Learning Python by Mark Lutz is a thick O'Reilly book now in its 6th edition.
Learn Python 3 the Hard Way by Zed A. Shaw is a short taskmaster's guide. If you like books with a distinct personality, and if you want something small to slip into a travel bag, this is an excellent choice.
There are many great books about the design of software, and many of those books are literally hefty. For machine vision developers who want a travel-friendly book about software design, one recent book stands out.
A Philosophy of Software Design by John Ousterhout is not as widely known as some of the older classics, but Ousterhout provides exceedingly clear guidance in the design of functions and APIs.

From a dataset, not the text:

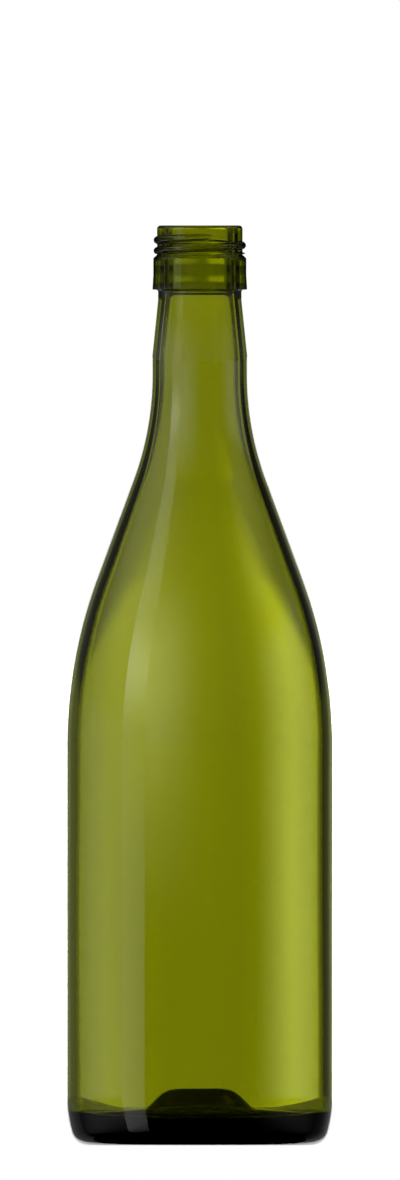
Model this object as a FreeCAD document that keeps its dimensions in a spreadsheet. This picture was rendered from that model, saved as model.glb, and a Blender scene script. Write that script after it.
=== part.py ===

Not all machine vision professionals are programmers. Many of the most widely deployed general purpose machine vision (GPMV) systems are configured, installed, supported, and maintained by applications engineers, field service engineers, skilled trades workers, and technicians without having to write a line of code. The firmware of the vision systems may support many algorithms, including proprietary algorithms, but for individual use cases the system can be confirued using graphical user interfaces, client-server connections, and wiring. This trend toward high-level configuration and creation of commodity vision systems started to take hold in the mid to late 1990s. But someone still needs to write the firmware.
Digital image processing has a decades-long history of being written in the C++ programming language. Image processing and C++ could be said to have grown up together.
Some textbooks express algorithms in pseudocode. The pseudocode is a guide to implementing an algorithm in any programming language.
Libraries such as OpenCV make it possible to create custom image processing applications using C++, Python, Java, Matlab, Rust, and other languages. OpenCV is a cross-platform library that can be built into apps for smart phones and other devices.